We are seeing fundamental demand pick up for Energous Corporation (WATT) after Apple announced their plans for pad-based charging for iPhones and the support of an open wireless charging standard. Last week, the Italian-based luxury goods manufacturer Prada SpA warned investors that its turnaround plan to reshape its business may take longer than expected. Montea SCA, the Belgium real estate property developer, announced a EUR 68 million rights issue.
Below please find this week’s edition of From the Trading Desk, which provides timely commentary about top security earners, revenue drivers and other factors influencing the securities lending market from the BBH Securities Lending Trading Team.
Fundamental demand has picked up for Energous Corporation (WATT) after Apple announced their plans for pad-based charging for iPhones and the support of an open wireless charging standard. Short interest has been strong for WATT as the share price rallied as high as $19.61 following comments from WATT’s CEO that caused some to believe the company was working directly with Apple on technology for wireless charging. Today, the share price tumbled as Apple confirmed they are using Qi technology to develop “AirPower,” their own charging mat that can charge multiple devices at once, for the iPhone 8, iPhone 8 Plus, and iPhone X . WATT had rallied 47% over the past four weeks from the six-month low of $8.95 on 8/21, but this week has been trending lower again.
Applied Optoelectronics Inc. (AAOI) remains a top earning stock in the securities lending market amid bearish sentiment. The share price has fallen roughly 40% from the 52-week high of $99.61, reached back on 8/1. AAOI has been a focus of short sellers that are concerned with the slowdown in Chinese telecom growth and the cyclical industry demand downturn.
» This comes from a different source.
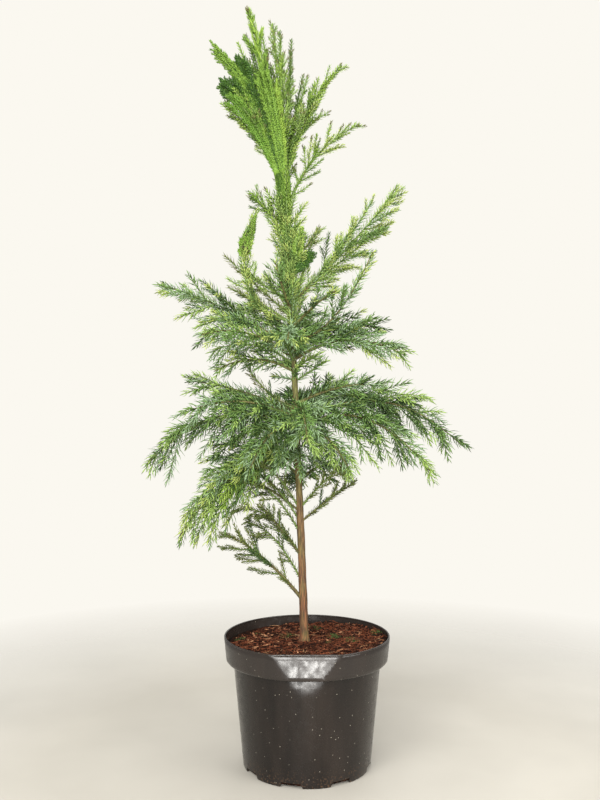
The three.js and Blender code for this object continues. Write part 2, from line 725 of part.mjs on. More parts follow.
function makeMass({ row, stem, twigs, seed }, trunkSpace) {
  const spray = new SprayMesh(row.azimuth, seededRandom(seed + 500));
  const startT = isLimb(row) ? row.bare + CLEARANCE / stem.getLength() : STEM_START;
  spray.growMass(row, stem, startT, twigs);
  let mass = spray.solid();
  if (row.name === 'crest') {
    mass = mass.add(crestSolid(row, stem));
  }
  if (!isLimb(row)) {
    mass = largestBody(mass.subtract(trunkSpace));
  }
  return namedMesh(`mass_${row.name}`, toGeometry(mass), needleFinish(row));
}

function makeBough({ row, stem }, trunkSpace) {
  const limb = largestBody(limbSolid(row, stem).subtract(trunkSpace));
  return namedMesh(`bough_${row.name}`, toGeometry(limb), COLOURS.bough);
}

const group = new THREE.Group();
group.add(makePot());
group.add(makeSoil());
group.add(namedMesh('trunk', toGeometry(trunkSolid(0)), COLOURS.bark));

const trunkSpace = trunkSolid(CLEARANCE);
const plans = planPlant();
plans.filter(({ row }) => isLimb(row)).forEach((plan) => group.add(makeBough(plan, trunkSpace)));
plans.forEach((plan) => group.add(makeMass(plan, trunkSpace)));

export default group;
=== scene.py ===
"""A young cryptomeria with crested growth in its nursery pot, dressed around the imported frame.

Metres, +Z up, in the frame's own place. Sizes written in the classes are millimetres, as in the frame's
source, and are turned into metres when a mesh is made. Azimuths are degrees round the pot: 0 is +X and 90 is
the back.
"""

import logging
import math
from collections import defaultdict
from collections.abc import Callable, Iterator
from dataclasses import dataclass, replace
from enum import Enum

import bpy
import numpy as np
from mathutils import Euler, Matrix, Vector, noise


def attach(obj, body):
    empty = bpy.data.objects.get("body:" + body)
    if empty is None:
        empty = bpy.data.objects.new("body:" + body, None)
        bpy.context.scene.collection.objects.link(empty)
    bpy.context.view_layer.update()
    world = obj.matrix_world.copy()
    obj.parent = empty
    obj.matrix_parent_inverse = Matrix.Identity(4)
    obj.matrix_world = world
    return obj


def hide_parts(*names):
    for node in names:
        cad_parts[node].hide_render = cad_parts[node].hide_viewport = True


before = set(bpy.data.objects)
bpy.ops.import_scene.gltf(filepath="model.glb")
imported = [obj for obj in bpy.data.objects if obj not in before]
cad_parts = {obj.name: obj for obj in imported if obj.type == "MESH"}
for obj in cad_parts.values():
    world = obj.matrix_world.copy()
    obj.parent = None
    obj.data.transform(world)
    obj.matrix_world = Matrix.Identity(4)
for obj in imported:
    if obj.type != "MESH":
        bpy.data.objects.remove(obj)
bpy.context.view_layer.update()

log = logging.getLogger("cryptomeria")

Material = bpy.types.Material
Piece = bpy.types.Object
Socket = bpy.types.NodeSocket
Stream = np.random.Generator
Mover = Callable[[np.ndarray], np.ndarray]  # carries places over to others

MM = 0.001
BODY = "root"
GOLDEN_TURN = 137.5  # degrees
ROUGH_ANGLE = 60  # rough skins are smooth where their faces meet at less than this, in degrees


# ---------------------------------------------------------------- small helpers


def lerp(low: float, high: float, share: float) -> float:
    """Return the value a share of the way from low to high."""
    return (1 - share) * low + share * high


def clamp(value: float, low: float, high: float) -> float:
    """Return the value held between low and high."""
    return max(low, min(high, value))


def linear(*display: int) -> tuple[float, ...]:
    """Return the scene-linear colour, with full alpha, of a display colour from 0 to 255."""
    shares = [channel / 255 for channel in display]
    return (*(s / 12.92 if s <= 0.04045 else ((s + 0.055) / 1.055) ** 2.4 for s in shares), 1.0)


def unit(vectors: np.ndarray) -> np.ndarray:
    """Return vectors made one long, along their last axis."""
    return vectors / np.linalg.norm(vectors, axis=-1, keepdims=True)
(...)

As a counter to this theory, many bullish investors remain convinced that demand for hyper-scale data centers from giants such as Facebook and Amazon will continue and offset those concerns. Most recently, AAOI is facing a class-action suit amid allegations the company misled investors on 6/13 when the CEO announced second quarter earnings and stated that they expected “another record quarter with our top and bottom-line results expected to exceed our guidance.” The issue followed when, on 8/3, the company revised expectations lower for the third quarter due to “softer than expected demand for our 40G solutions with one of our large customers.” Fee levels have been trending higher amid limited availability and high utilization.
The Italian-based luxury goods manufacturer Prada SpA warned investors last week that its turnaround plan to reshape its business may take longer than expected. First half 2017 revenue for the firm dropped by 5.7 percent as a stronger euro in recent months dented tourist spending in Europe. The owner of luxury brands Church and Miu Miu has been in the midst of a major restructuring plan to close stores and focus more on its e-commerce business, as a reduction in luxury goods demand in Asia has hit the firm harder than its rivals. We have witnessed a gradual increase in securities lending demand for Prada SpA’s Hong Kong-listed shares, which slumped by over 10% in trading last week following the release of its results.
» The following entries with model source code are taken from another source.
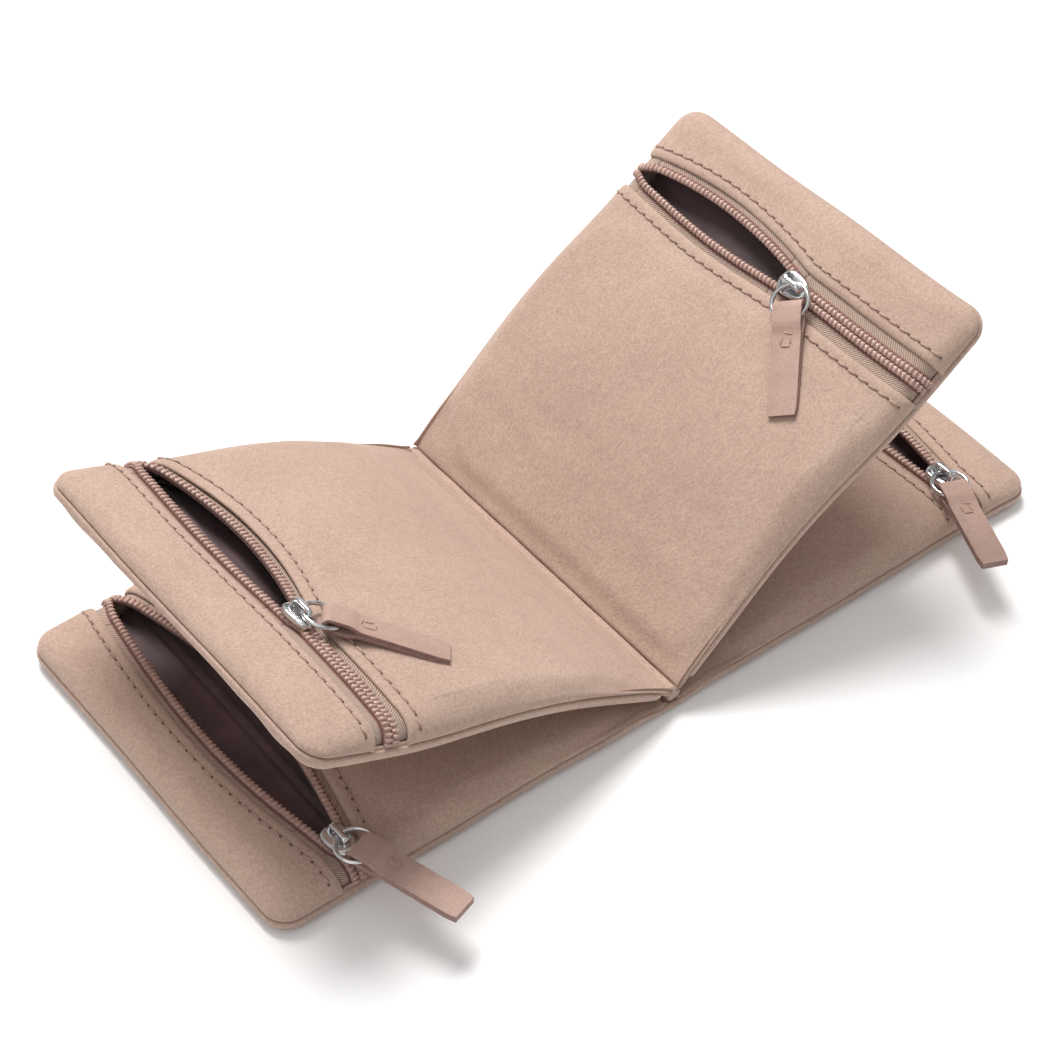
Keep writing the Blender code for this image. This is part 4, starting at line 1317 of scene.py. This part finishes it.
def addCrease():
    # the valley between the upper leaves, and the stitches that go through both strips
    root = leaves["lower_left"]
    half = case["halfWidth"] - 0.4 * mm
    y = np.linspace(-half, half, 60)
    loops = []
    for v in y:
        dip = 0.25 * mm * noise.noise(Vector((v / (7 * mm), 2.2, 0)))
        loops.append([(1.8 * mm * math.cos(a), v, 3.95 * mm + (1.45 * mm + dip) * math.sin(a)) for a in
                      np.linspace(0, 2 * math.pi, 14, endpoint=False)])
    made = addObject("crease_leather", loftMesh("crease_leather", loops), leatherFinish)
    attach(made, root.body)
    count = int((2 * half - 8 * mm) / stitch["pitch"])
    places = -half + 4.5 * mm + stitch["pitch"] * np.arange(count)
    points = np.stack([0 * places, places, np.full_like(places, 5.1 * mm)], 1)
    along = np.tile([0.05, 1, 0], (count, 1))
    up = np.tile([0, 0, 1.0], (count, 1))
    values = {k: v for k, v in stitch.items() if k[0].isupper()}
    thread = beadPiece("crease_stitch", points, along, up, np.ones((count, 3)), Finish=threadFinish, **values)
    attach(thread, root.body)


frontTable = borderTable(border["round"])
hindTable = backTable()
for leaf in leaves.values():
    addFrontSkin(leaf, frontTable)
    addFlapSkin(leaf, frontTable)
    if leaf.upper:
        addBackSkin(leaf, hindTable)
    addSideSeam(leaf)
    addLining(leaf)
    addZip(leaf)
    addSlider(leaf)
    addPull(leaf)
    print("made", leaf.name)
addOuterSkin(leaves["lower_left"], leaves["lower_right"], hindTable)
addCrease()
print("pieces made")


studio = {"floor": (0.96, 0.96, 0.96), "sky": 0.62, "key": 12.8, "fill": 1.3}


def addLight(name, place, target, size, power, colour=(1, 1, 1)):
    data = bpy.data.lights.new(name, "AREA")
    data.shape = "DISK"
    data.size = size
    data.energy = power
    data.color = colour
    made = bpy.data.objects.new(name, data)
    made.location = place
    made.rotation_mode = "QUATERNION"
    made.rotation_quaternion = (Vector(target) - Vector(place)).to_track_quat("-Z", "Y")
    bpy.context.scene.collection.objects.link(made)


def addStudio():
    bpy.context.scene.view_settings.view_transform = "Standard"
    material, tree, _ = newMaterial("white board", studio["floor"], 0.9)
    mesh = bpy.data.meshes.new("floor")
    size = 4.0
    mesh.from_pydata([(-size, -size, -0.0004), (size, -size, -0.0004), (size, size, -0.0004),
                      (-size, size, -0.0004)], [], [(0, 1, 2, 3)])
    addObject("floor", mesh, material)
    world = bpy.data.worlds.new("studio")
    world.use_nodes = True
    tree = world.node_tree
    background = tree.nodes["Background"]
    background.inputs["Strength"].default_value = studio["sky"]
    # a bright ceiling over dark walls with one lit side, so that metal has something to mirror
    where = addNode(tree, "ShaderNodeTexCoord", (-900, 0)).outputs["Generated"]
    split = addNode(tree, "ShaderNodeSeparateXYZ", (-700, 0))
    tree.links.new(where, split.inputs["Vector"])
    ceiling = rampNode(tree, split.outputs["Z"], [(0.04, (0.10, 0.10, 0.10)), (0.25, (0.35, 0.35, 0.35)),
                                                  (0.36, (1.1, 1.1, 1.1)), (0.56, (1.1, 1.1, 1.1)),
                                                  (0.62, (0.10, 0.10, 0.10)), (0.74, (0.12, 0.12, 0.12)),
                                                  (0.80, (1.2, 1.2, 1.2)), (0.97, (1.2, 1.2, 1.2))], (-450, 0))
    tree.links.new(ceiling.outputs["Color"], background.inputs["Color"])
    bpy.context.scene.world = world
    addLight("key", (0.10, 0.45, 0.95), (0, 0, 0.02), 0.55, studio["key"], (1.0, 0.985, 0.965))
    addLight("fill", (-0.7, -0.35, 0.6), (0, 0, 0.02), 0.9, studio["fill"], (0.97, 0.98, 1.0))


cameraFacts = {"place": (-0.2645, -0.3007, 0.4125), "azimuth": -41.05, "elevation": 44.73, "roll": 3.5,
               "lens": 85.4}


def addCamera():
    data = bpy.data.cameras.new("camera")
    data.lens = cameraFacts["lens"]
    data.sensor_width = 36
    data.clip_start = 0.01
    made = bpy.data.objects.new("camera", data)
    a, e = math.radians(cameraFacts["azimuth"]), math.radians(cameraFacts["elevation"])
    back = Vector((math.sin(a) * math.cos(e), -math.cos(a) * math.cos(e), math.sin(e)))
    right = Vector((0, 0, 1)).cross(back).normalized()
    up = back.cross(right)
    r = math.radians(cameraFacts["roll"])
    across = right * math.cos(r) + up * math.sin(r)
    upward = up * math.cos(r) - right * math.sin(r)
    turned = Matrix((across, upward, back)).transposed().to_4x4()
    made.matrix_world = Matrix.Translation(cameraFacts["place"]) @ turned
    bpy.context.scene.collection.objects.link(made)
    bpy.context.scene.camera = made


addStudio()
addCamera()
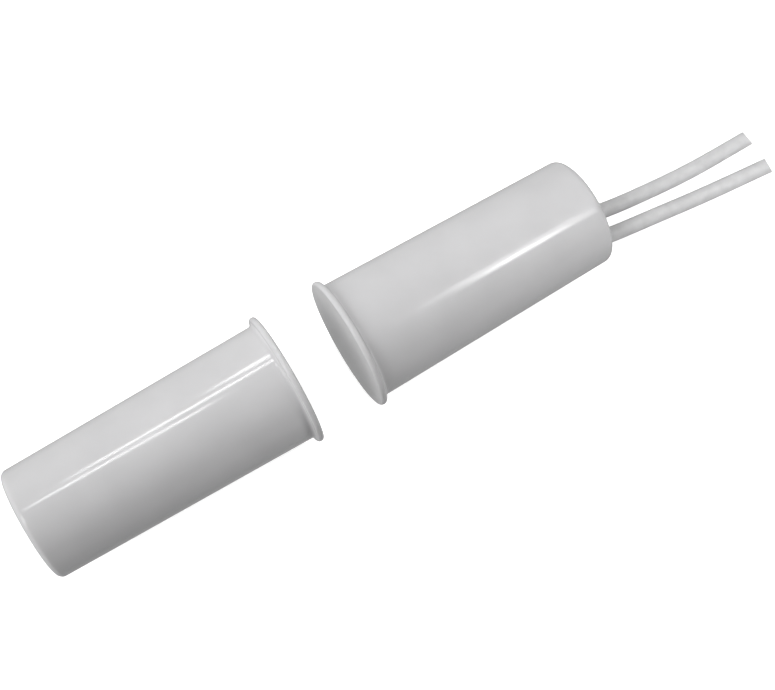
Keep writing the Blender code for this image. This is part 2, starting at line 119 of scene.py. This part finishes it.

BYD Co Ltd shares surged after China announced plans to phase out fossil fuel vehicles. The Chinese government is working on a timetable to end production and sales of fossil fuel vehicles with a target of producing 7 million New Energy Vehicles (NEV) by 2025. BYD Co Ltd, the largest seller of electric vehicles in China, surged 16% in Hong Kong trading following the announcement. The jump added $2.4 billion to the market value of BYD Co Ltd. Before the announcement, shares in BYD Co Ltd had lost 16% over the past 12 months. We have seen strong long term lending demand for BYD Co Ltd.
This week Montea SCA, the Belgium real estate property developer, announced a EUR 68 million rights issue. The capital increase is being done to help the firm finance its future growth strategy as it looks to expand since its initial IPO back in 2015. Existing investors will be able to subscribe to one new share for every six held. The new shares are being offered at a price of EUR 41, representing a 6.9% discount to the theoretical ex rights price (TERP) as of 9/11. Analysts have highlighted that the relatively shallow lending pool in the name may cause subscription rights to trade below their intrinsic value, thus opening up the opportunity for arbitrage spreads. The desk continues to monitor with the trading period set to run from 9/14 – 9/21.
Danish firm, Bavarian Nordic, experienced a notable price drop last week as phase three trials in PROSTVAC failed to deliver. The biotechnology firm announced it will discontinue its phase three study in PROSTVAC, a cancer immunotherapy aimed at reducing the death rate in prostate cancer after an independent data monitor committee confirmed it was futile. The share price fell as much as 59% in Copenhagen off the back of the news, with many analysts recommending sell and setting new price targets for the stock. The news will leave many short sellers kicking themselves as speculation that the vaccine was going to be a success meant short interest fell this year from 14% to lows of 5% in August.